Patrząc na rynek od innej strony, wciąż brakuje tutaj rozwiązań integrujących w jedną całość automatykę, sterowanie, monitoring, sieci komunikacyjne i multimedia. Powodem tego jest brak konsensusu wśród dostawców technologii co do utworzenia otwartych standardów – firmy takie skupiają się na promowaniu rozwiązań własnościowych, ewentualnie lokalnych standardów wypracowanych w ramach sojuszy z innymi dostawcami na rynku. 
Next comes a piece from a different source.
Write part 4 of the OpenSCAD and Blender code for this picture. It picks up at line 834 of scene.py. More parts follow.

Przykładem jest obszar tzw. home networking, czyli systemów integrujących urządzenia komunikacyjne, dostęp do Internetu oraz multimedia. Jednym z proponowanych tutaj sposobów transmisji danych jest wykorzystanie sieci energetycznej, w zakresie którego niedawno powstało kilka „standardów” – przykładowo HD-PLC, HomePlug AV, G.hn czy UPA. Pomijając już rozwinięcia wymienionych skrótów i szczegóły techniczne, najistotniejszy jest fakt, że za każdym z nich stoją zazwyczaj określone firmy, promujące wypracowane idee i jednocześnie wykluczające konkurencyjne rozwiązania. 
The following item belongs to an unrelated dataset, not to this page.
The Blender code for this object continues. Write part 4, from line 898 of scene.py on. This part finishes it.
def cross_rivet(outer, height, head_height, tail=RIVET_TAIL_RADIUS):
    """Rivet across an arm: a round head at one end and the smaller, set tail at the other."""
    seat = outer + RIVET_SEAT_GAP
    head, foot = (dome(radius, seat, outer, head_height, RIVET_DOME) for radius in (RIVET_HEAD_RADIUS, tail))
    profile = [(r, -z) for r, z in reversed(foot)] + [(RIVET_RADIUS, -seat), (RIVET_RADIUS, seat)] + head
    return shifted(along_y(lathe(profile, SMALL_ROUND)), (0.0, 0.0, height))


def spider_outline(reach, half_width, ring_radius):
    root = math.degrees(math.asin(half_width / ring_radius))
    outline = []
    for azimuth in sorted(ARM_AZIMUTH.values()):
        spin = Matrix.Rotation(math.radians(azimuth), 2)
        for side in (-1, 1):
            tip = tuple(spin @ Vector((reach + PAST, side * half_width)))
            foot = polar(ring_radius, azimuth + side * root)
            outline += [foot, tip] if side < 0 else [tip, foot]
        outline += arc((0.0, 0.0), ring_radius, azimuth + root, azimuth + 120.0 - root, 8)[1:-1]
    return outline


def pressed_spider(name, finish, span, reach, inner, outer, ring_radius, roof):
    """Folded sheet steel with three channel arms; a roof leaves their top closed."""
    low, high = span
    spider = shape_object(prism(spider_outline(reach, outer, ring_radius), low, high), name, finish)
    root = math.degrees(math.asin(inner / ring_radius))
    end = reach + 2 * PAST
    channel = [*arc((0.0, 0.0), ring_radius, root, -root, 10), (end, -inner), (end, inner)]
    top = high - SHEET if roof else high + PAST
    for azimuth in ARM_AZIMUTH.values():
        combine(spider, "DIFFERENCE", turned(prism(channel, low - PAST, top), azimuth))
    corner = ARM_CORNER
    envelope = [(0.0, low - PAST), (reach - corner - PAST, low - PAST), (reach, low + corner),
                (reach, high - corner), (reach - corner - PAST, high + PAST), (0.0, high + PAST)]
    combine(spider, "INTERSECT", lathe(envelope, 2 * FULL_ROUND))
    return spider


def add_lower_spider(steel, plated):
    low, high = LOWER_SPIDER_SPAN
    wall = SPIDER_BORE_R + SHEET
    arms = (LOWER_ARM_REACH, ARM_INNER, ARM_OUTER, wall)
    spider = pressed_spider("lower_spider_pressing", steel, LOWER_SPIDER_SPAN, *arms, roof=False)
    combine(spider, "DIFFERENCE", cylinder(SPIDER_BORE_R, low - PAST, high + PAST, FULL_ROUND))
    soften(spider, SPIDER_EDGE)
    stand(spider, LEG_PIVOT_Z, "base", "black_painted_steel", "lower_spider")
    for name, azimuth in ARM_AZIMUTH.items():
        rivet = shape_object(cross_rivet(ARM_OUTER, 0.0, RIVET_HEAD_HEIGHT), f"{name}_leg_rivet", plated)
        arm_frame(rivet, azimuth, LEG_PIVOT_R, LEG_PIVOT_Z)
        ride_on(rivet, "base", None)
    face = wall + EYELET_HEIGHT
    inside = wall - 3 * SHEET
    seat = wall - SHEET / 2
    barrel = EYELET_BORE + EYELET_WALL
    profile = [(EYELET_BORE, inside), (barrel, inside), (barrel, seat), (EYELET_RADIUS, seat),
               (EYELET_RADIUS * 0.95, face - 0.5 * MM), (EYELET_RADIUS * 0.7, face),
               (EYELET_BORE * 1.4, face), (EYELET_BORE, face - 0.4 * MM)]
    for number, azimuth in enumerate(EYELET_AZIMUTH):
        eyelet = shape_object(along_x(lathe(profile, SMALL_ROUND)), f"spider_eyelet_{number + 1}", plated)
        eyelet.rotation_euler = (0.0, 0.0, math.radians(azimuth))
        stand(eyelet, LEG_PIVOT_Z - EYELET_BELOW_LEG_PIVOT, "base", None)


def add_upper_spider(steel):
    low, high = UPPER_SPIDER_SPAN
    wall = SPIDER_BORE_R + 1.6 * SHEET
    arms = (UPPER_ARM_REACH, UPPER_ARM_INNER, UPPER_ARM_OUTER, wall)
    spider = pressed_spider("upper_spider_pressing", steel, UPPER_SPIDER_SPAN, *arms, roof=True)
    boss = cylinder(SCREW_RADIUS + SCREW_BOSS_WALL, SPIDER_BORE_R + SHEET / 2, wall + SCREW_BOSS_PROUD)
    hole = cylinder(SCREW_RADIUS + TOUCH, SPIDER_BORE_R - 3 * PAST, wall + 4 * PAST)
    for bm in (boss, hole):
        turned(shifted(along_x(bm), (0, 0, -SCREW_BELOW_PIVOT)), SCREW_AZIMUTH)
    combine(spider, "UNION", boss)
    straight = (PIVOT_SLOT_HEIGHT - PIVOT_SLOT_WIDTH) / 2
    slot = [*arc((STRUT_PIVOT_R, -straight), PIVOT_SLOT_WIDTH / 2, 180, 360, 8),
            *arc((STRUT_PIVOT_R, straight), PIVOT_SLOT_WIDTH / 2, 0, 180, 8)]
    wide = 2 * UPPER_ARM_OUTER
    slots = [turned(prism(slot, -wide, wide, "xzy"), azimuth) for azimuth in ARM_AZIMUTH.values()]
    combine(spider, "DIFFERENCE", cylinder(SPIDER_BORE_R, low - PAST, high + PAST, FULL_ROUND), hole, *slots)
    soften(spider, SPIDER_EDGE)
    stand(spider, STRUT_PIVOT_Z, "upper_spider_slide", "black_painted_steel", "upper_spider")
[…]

Tego typu problematyka i wynikająca z niej segmentacja rynku, jest nieobca również innym obszarom inteligentnego domu, powodując swoisty impas w rozwoju całej branży. Przełamanie tego ostatniego przyjść może ze strony producentów związanych pierwotnie z rynkiem automatyki przemysłowej. Ci ostatni, mając szeroką ofertę z zakresie systemów sterowania, wizualizacji i urządzeń sieciowych, rozszerzają w ostatnich latach swoją obecność na rynek konsumencki. Przykładem są aplikacje Digital Signage czy POS/POI, do których swoje produkty oferują firmy takie jak Advantech czy IEI. Przeglądając ich ofertę znajdziemy także coraz częściej rozwiązania dedykowane do zastosowań w automatyce budynkowej – i to niekoniecznie kierowanej do odbiorców komercyjnych. 

Systemy na nich oparte oferują również rodzime firmy – integratorzy oraz dystrybutorzy produktów, którzy coraz chętniej sięgają na rynek związany z budownictwem. Obecnie, blisko 20 lat po opracowaniu najpopularniejszego w Europie standardu EIB (European Installation Bus), koncepcja inteligentnego domu dostępnego dla każdego nie znalazła niestety urzeczywistnienia. 

Jednocześnie na rynku wciąż nie ma wystarczającej woli do uczynienia z tego typu systemów rozwiązań otwartych, jeżeli chodzi o wykorzystywane standardy, a dzięki temu dostępnych dla szerokiego grona odbiorców prywatnych. Obserwując jednak coraz większą ekspansję na ten obszar dostawców klasycznej automatyki, można mieć nadzieję, że będzie ona katalizatorem rozwoju branży i sprawi, że koncepcja inteligentnego, multimedialnego i zautomatyzowanego domu stanie się wreszcie rzeczywistością.